Climate laws that bite: an introduction to access to justice

When our governments make decisions that harm people and the planet, we must be able to challenge them. But this depends on having access to national courts. It is crucial that access to justice is built into climate laws and the updating of laws under the Fit for 55 Package presents an important opportunity to do so, write Margarida Martins and Ruby Silk.

What is access to justice?   

What if citizens could take their governments to court and force them to make good on their climate commitments? With access to justice, they can. This is exactly what happened in the Urgenda Climate Case against the Dutch Government. Dutch citizens established that their government had a legal duty to take more effective action on climate change and, in a historic victory for climate justice, the court agreed.  

Access to justice is a democratic tool that people and NGOs can use to hold their governments and authorities accountable. In environmental and climate matters, it guarantees citizens the ability to ask review bodies or courts to verify whether a public authority has respected the rights and fulfilled the requirements created by environmental and climate laws. But the right to access to justice cannot be taken for granted. 

Is access to justice guaranteed? 

The Aarhus Convention and its three pillars – access to information, public participation and access to justice – are the cornerstones of environmental and climate governance. Both the EU and all its Member States are parties to the Convention and therefore have an obligation to implement all pillars.   

In reality, however, environmental and climate governance at the EU and national levels is far from ideal, with access to justice being the most poorly implemented pillar of the Aarhus Convention. At the EU level, the Aarhus Regulation (the law through which the Aarhus Convention is implemented for the EU institutions) was recently revised to allow for better public scrutiny of EU acts affecting the environment, but it still fails to guarantee access to justice for all decisions relevant to environmental policy. At the national level, rules on access to justice are hopelessly fragmented and no harmonising EU law, such as a specific directive on access to justice, exists to address this problem.  

Are climate goals bound to fail without access to justice? 

Sometimes when people take to the streets to protest climate inaction, or vote for greener policies and demand change, political promises are made. Sometimes, laws, based on these promises, are put in place. But often these laws don’t create the change they ought to, and protestors are forced to take to the streets again.  

If citizens don’t have the power to take their governments to court, then laws cannot be properly enforced. Without access to justice the best climate law in the world has no bite and the cycle depicted above repeats itself. For climate law to work national authorities must be accountable to their citizens in courts. 

The Paris Agreement, for example, contains many unenforceable commitments, rendering it toothless. The fact that even the EU is not meeting its commitments under the Agreement proves the harmful consequences of laws that don’t provide for access to justice. Without the possibility to challenge decisions that could harm the environment, the EU’s climate commitments and ambitions, including the entire European Green Deal, will also be undermined.
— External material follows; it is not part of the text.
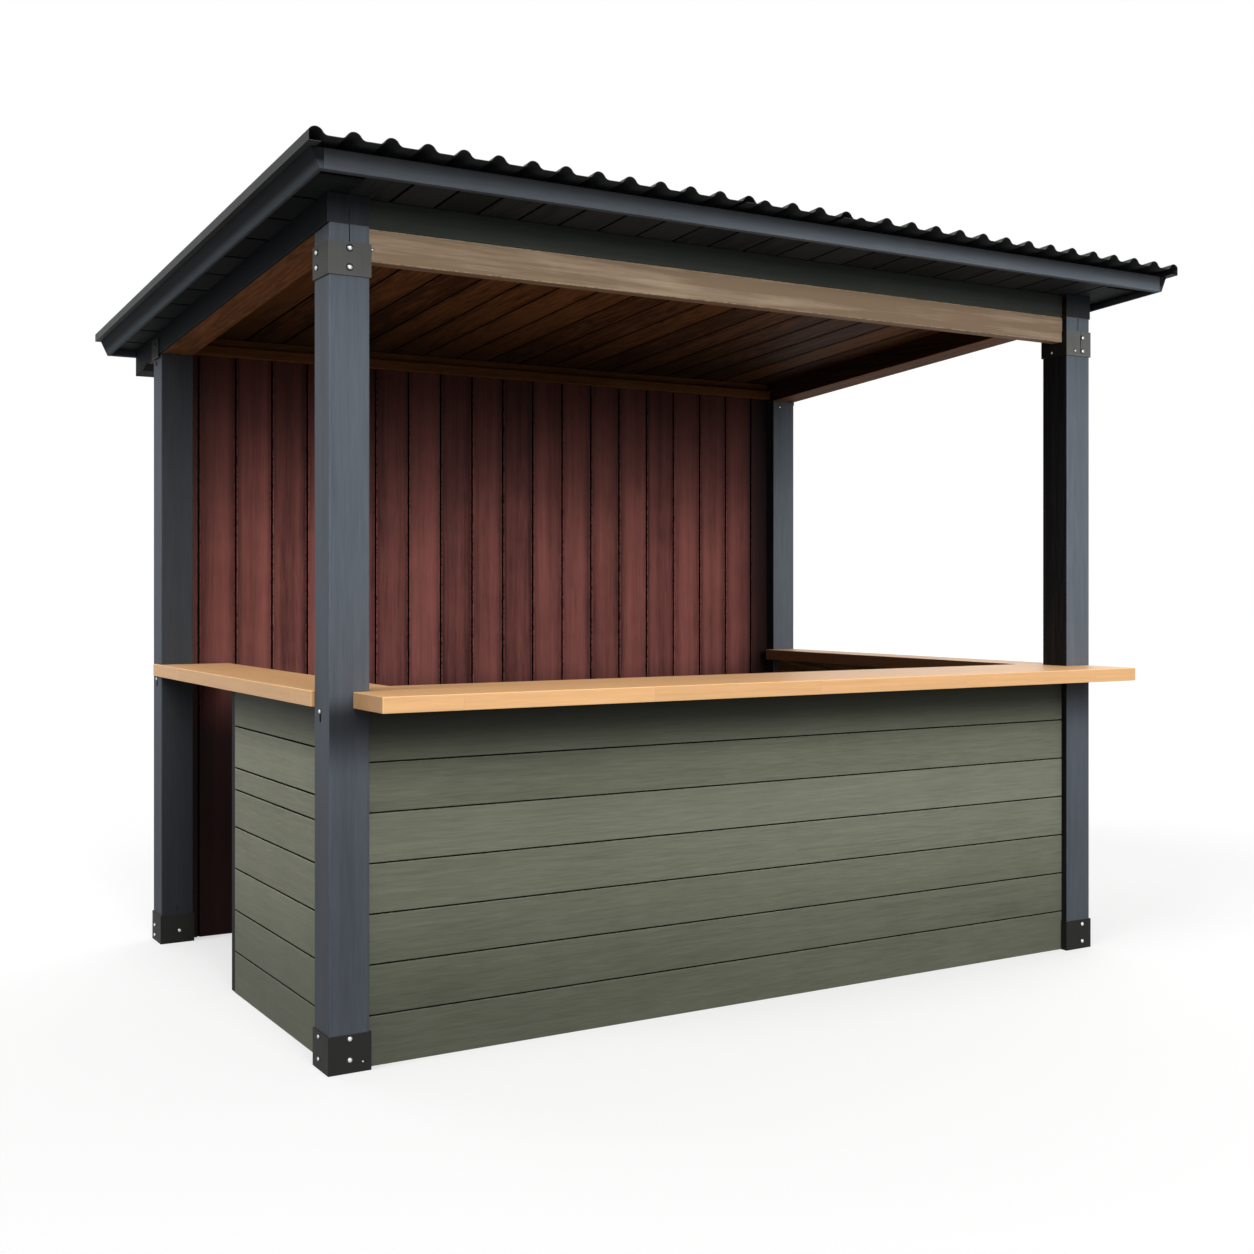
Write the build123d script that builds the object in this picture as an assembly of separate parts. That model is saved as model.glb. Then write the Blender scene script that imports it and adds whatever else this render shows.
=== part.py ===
from build123d import *
import math
import os

# Garden bar: four timber posts, a lean-to roof of corrugated sheets, boarded panels on three
# sides with a counter on top, a boarded back wall and an open way in under the left counter.
# Millimetres. X runs along the front, Y runs from the front to the back, Z is up.
# The origin is on the ground under the middle of the roof.

# Post frame, over the outer faces of the posts
frame_width = 3000.0
frame_depth = 1960.0
post_size = 120.0
joint_height = 2371.0       # joint between post and side plate, at the front faces of the posts
roof_pitch = 3.75           # degrees, falling to the back
kerf_width = 3.0            # saw kerf at the top of each front post
kerf_depth = 12.0
kerf_length = 50.0

# Steel brackets on the posts
steel = 4.0
foot_bracket_height = 108.0
head_bracket_height = 94.0
head_bracket_drop = 50.0    # from the joint down to the top of a front head bracket
bracket_clearance = 3.0
strap_width = 100.0         # rear head straps, on the outer side of the joint
strap_below_joint = 15.0
strap_above_joint = 60.0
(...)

Picking up the pieces: institutions’ inaction on access to justice 

To date, the EU has not issued legislation that would provide a general framework for access to justice across the Member States and allow citizens challenge infringements of all environmental laws.  
In 2020, the Commission published a Communication on access to justice in the EU and the Member States. Rather encouragingly, it included a commitment to introduce access to justice provisions in every new legislative environmental proposal, calling on the Council and Parliament to support this. This would clarify and make explicit the obligation that Member States have to grant the public the ability to challenge decisions that affect the environment and climate. Currently, the EU institutions are not adhering to this commitment. 

The Fit For 55 Package is the most comprehensive review ever on EU rules on climate policy, and an opportunity for EU institutions and civil society to cooperate. Sadly, in the Fit for 55 Climate Package, access to justice provisions have been left out of many of the legislative proposals and civil society has been left to pick up the slack in fighting to get them in.  Access to justice provisions would add resources for enforcement and enable more immediate action against breaches of environmental law. It would also mean that citizens could hold their own national authorities accountable in their own courts, for commitments that national politicians made in Brussels. 

“In light of this year’s IPCC report, the Fit For 55 Package has become more important than ever. But the package’s promises will not be fulfilled if the legislation doesn’t allow people and NGOs to take action when their country is not hitting the mark.”

said Frederik Hafen, Policy Officer for Environmental Democracy at the EEB.

Good governance: Enforcement, accountability and democracy  

Just as we cannot build a fence with wood planks alone, without nails or a hammer (or gavel), environmental laws do not stand up without good governance, including access to justice. Climate and environmental laws must have strong governance frameworks – underpinned by the principles of the Aarhus Convention – to ensure that the EU and the Member States, who will need to implement the legislation, can be held accountable on their obligations.  

As demonstrated by the success of the Urgenda Climate Case, the role of NGOs and individuals in enforcement through the courts can be far-reaching, but it depends on citizens having effective rights in national procedural rules. To this end, including a standalone provision on access to justice in all EU climate legislation will be key.